For related reading, see the sibling guides on co-lending between a bank and an NBFC and gold loan RBI rules and borrower rights. To find the right regulator for a financial complaint, use the regulator complaint hub. For a deeper grounding in citizen rights and records, read The RTI Playbook.

Frequently asked questions

Does FLDG or DLG mean the loan app is my lender?

No. The app is a Lending Service Provider. Your lender is the Regulated Entity, the bank or NBFC named in your loan agreement and Key Fact Statement. DLG is only a guarantee the lender holds, capped at 5 percent.

What is the 5 percent DLG cap?

Under the RBI guidelines dated 8 June 2023, the total DLG cover on an outstanding loan portfolio cannot exceed 5 percent of that portfolio. It is a limit on the guarantee held by the lender, not a limit on what you owe.

Who do I complain to if a loan app harasses me?

Complain to the Regulated Entity that lent you the money, since it stays accountable for recovery conduct. Use its grievance officer. If unresolved in 30 days, escalate to the RBI Ombudsman or the RBI Complaint Management System.

Can the loan app recover my loan its own way under FLDG?

No. The RE remains responsible for recovery and conduct even where an app or agent acts on its behalf. Harassment, threats, and contacting your phone contacts are not permitted under RBI rules.

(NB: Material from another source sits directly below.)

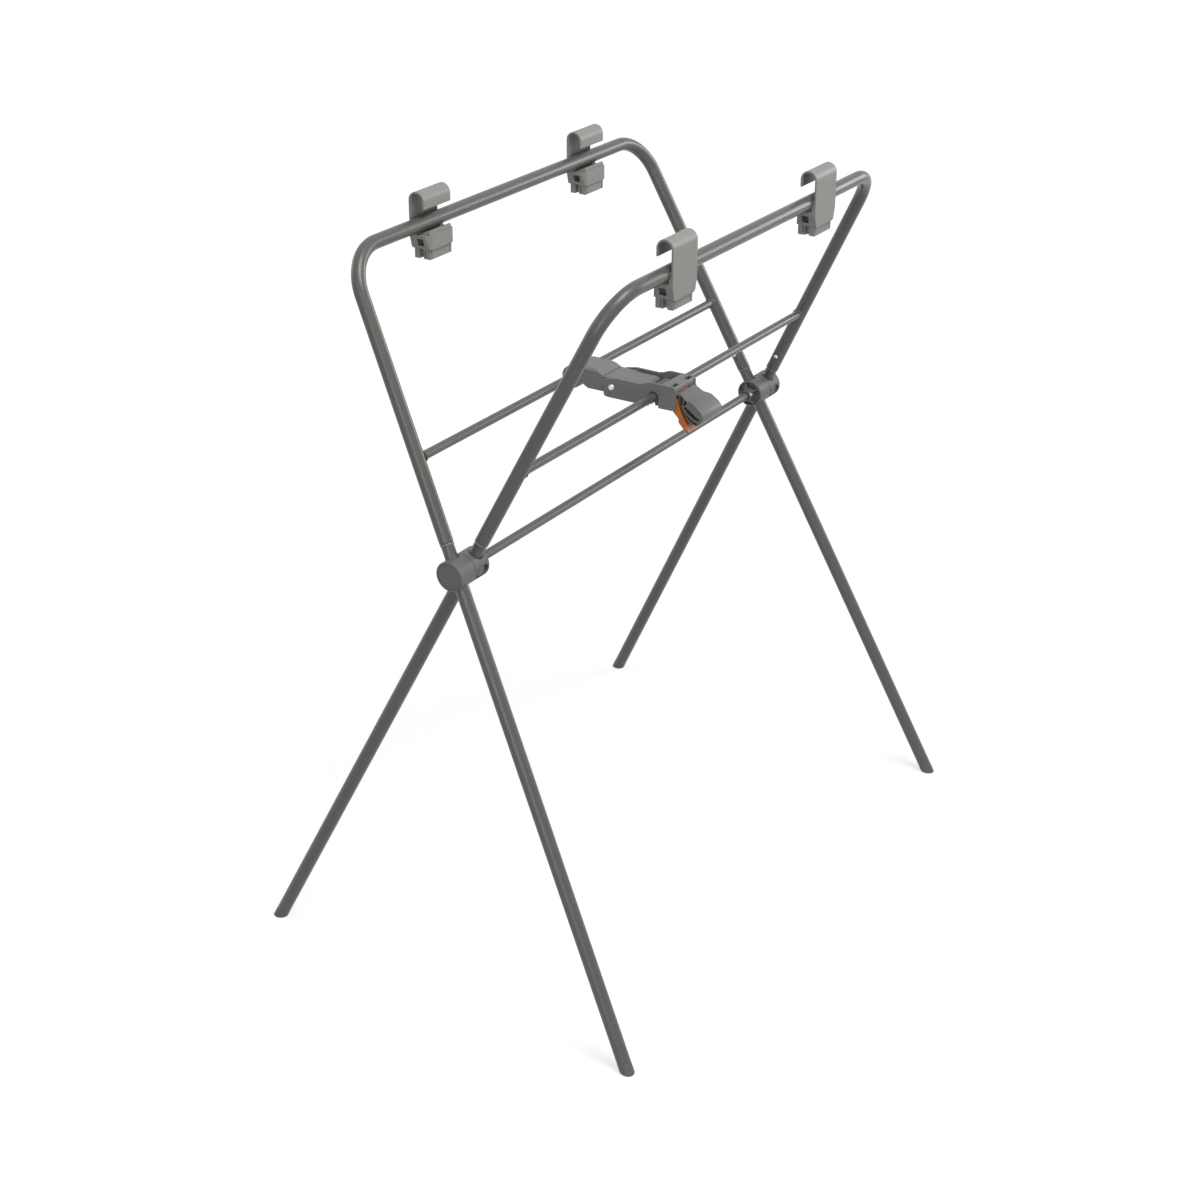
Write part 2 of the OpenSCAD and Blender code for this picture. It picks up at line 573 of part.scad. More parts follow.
module release_lever() color(orange_c) at_brace() difference() {
  union() {
    slab(2 * b_in - 2) intersection() {
      lever_outline();
      translate([0, -15]) square([200, 18]);
    }
    slab(notch_w - 1.4) intersection() {
      lever_outline();
      translate([0, 2]) square([200, 18]);
    }
    slab(2 * b_out - 5) intersection() {
      lever_outline();
      translate([0, -60]) square([200, 45]);
    }
  }
  translate([0, -lever_u, 0]) along_x(-b_out) rod(2 + fit, 2 * b_out);
}
module lever_pin() color(steel_c) at_brace() translate([0, -lever_u, 0])
  along_x(-b_in - 1.8) rod(2, 2 * b_in + 3.6);

// ---------- pieces ----------
frame_a() upper_frame();  // upper_frame_a
frame_a() crossbar();  // crossbar_a
frame_a() outer_side() leg(leg_out);  // leg_outer_a
frame_a() leg(leg_in);  // leg_inner_a
color(dark_c) above_floor() frame_a() outer_side() foot(leg_out);  // foot_outer_a
color(dark_c) above_floor() frame_a() foot(leg_in);  // foot_inner_a
frame_a() outer_side() hub_outer();  // hub_outer_a
frame_a() hub_inner(true);  // hub_inner_a
frame_a() outer_side() hub_cap();  // hub_cap_a
frame_a() { outer_side() plug(leg_out); plug(leg_in); }  // hub_plugs_a
frame_a() outer_side() pivot_bolt();  // pivot_bolt_a
at_rail_a(-1) hook();  // hook_near_a
at_rail_a(1) hook();  // hook_far_a
at_rail_a(-1) clamp();  // clamp_near_a
at_rail_a(1) clamp();  // clamp_far_a
frame_a() outer_side() snap(leg_out);  // snap_outer_a
frame_a() snap(leg_in);  // snap_inner_a
translate([0, 0, hub_h]) hub_bar_body();  // hub_bar
frame_a() screw_body();  // bar_screw
frame_b() upper_frame();  // upper_frame_b
frame_b() crossbar();  // crossbar_b
frame_b() outer_side() leg(leg_out);  // leg_outer_b
frame_b() leg(leg_in);  // leg_inner_b
color(dark_c) above_floor() frame_b() outer_side() foot(leg_out);  // foot_outer_b
color(dark_c) above_floor() frame_b() foot(leg_in);  // foot_inner_b
frame_b() outer_side() hub_outer();  // hub_outer_b
frame_b() hub_inner(false);  // hub_inner_b
frame_b() outer_side() hub_cap();  // hub_cap_b
frame_b() { outer_side() plug(leg_out); plug(leg_in); }  // hub_plugs_b
frame_b() outer_side() pivot_bolt();  // pivot_bolt_b
at_rail_b(1) hook();  // hook_near_b
at_rail_b(-1) hook();  // hook_far_b
at_rail_b(1) clamp();  // clamp_near_b
at_rail_b(-1) clamp();  // clamp_far_b
frame_b() outer_side() snap(leg_out);  // snap_outer_b
frame_b() snap(leg_in);  // snap_inner_b
rear_arm();
brace_pin();
front_arm();
pin_heads();
bar_bearings();
grip();
release_lever();
lever_pin();
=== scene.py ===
"""Looks of a folding bath stand: powder-coated tube frames, moulded hubs, hooks and a hinged brace.

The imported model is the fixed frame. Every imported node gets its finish, and each sub-assembly is a class
that makes pieces of its own: swept tubes with their stop beads and buttons, weld beads and cap rims,
rounded feet, and the hand grip. Lengths are in metres where nothing else is said, in the model's own
frame: +X along the hub axis, +Z up.
"""

import json
import logging
import math
from dataclasses import dataclass
from enum import Enum

import bpy
from mathutils import Matrix, Vector

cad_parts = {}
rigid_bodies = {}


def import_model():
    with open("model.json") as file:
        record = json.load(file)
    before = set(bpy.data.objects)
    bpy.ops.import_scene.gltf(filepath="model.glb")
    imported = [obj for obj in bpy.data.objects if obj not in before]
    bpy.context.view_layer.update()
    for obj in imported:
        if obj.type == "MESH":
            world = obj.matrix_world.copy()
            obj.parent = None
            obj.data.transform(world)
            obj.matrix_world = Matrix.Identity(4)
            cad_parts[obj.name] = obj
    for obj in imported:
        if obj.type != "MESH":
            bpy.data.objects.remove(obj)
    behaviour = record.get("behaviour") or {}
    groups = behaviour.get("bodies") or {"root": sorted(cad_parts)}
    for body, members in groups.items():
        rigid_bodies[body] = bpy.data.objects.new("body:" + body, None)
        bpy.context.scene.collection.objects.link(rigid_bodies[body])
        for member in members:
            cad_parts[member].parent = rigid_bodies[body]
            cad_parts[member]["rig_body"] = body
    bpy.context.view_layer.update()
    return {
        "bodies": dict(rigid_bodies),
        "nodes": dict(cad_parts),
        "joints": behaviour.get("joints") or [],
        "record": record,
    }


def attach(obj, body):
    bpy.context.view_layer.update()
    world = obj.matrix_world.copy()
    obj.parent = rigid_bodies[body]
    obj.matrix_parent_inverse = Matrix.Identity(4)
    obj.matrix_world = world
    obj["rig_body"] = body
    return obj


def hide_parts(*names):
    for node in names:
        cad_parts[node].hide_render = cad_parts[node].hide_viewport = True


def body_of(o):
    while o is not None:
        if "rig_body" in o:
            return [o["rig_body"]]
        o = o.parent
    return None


log = logging.getLogger("bath_stand")

Colour = tuple[float, float, float]
Point = tuple[float, float, float]
Pair = tuple[float, float]
Profile = tuple[Pair, ...]
Ring = tuple[float, float, float, float]


class Surface(Enum):
    """How the surface of a finish was made."""

    POWDER = "powder coat"
    MOULDED = "moulded plastic"
    PLATED = "plated steel"


class Half(Enum):
    """One of the two frames that cross at the hubs."""

    A = "a"
    B = "b"

    @property
    def turn(self) -> float:
        """1 for frame a; -1 for frame b, which is frame a turned half round."""
        return 1.0 if self is Half.A else -1.0


class Side(Enum):
    """Leg of a frame: the one in the outer barrel of its hub, or the one in the inner barrel."""

    OUTER = "outer"
    INNER = "inner"

    @property
    def sign(self) -> float:
        """1 for the outer leg, -1 for the inner one."""
        return 1.0 if self is Side.OUTER else -1.0


class Merge(Enum):
    """What happens to a piece where another solid meets it."""

    CUT = "DIFFERENCE"
    JOIN = "UNION"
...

What happens to my loan if the loan app shuts down?

Your loan stays on the books of the Regulated Entity that disbursed it. That lender can still recover the amount and must still resolve your complaints. The DLG arrangement does not erase your debt.

Does the 2025 framework change the DLG rules?

The Reserve Bank of India (Digital Lending) Directions, 2025, dated 8 May 2025, consolidated the earlier norms. It retained the 5 percent cap and the three permitted forms, barred DLG on credit cards and revolving credit, and added disclosure rules for multi-lender apps.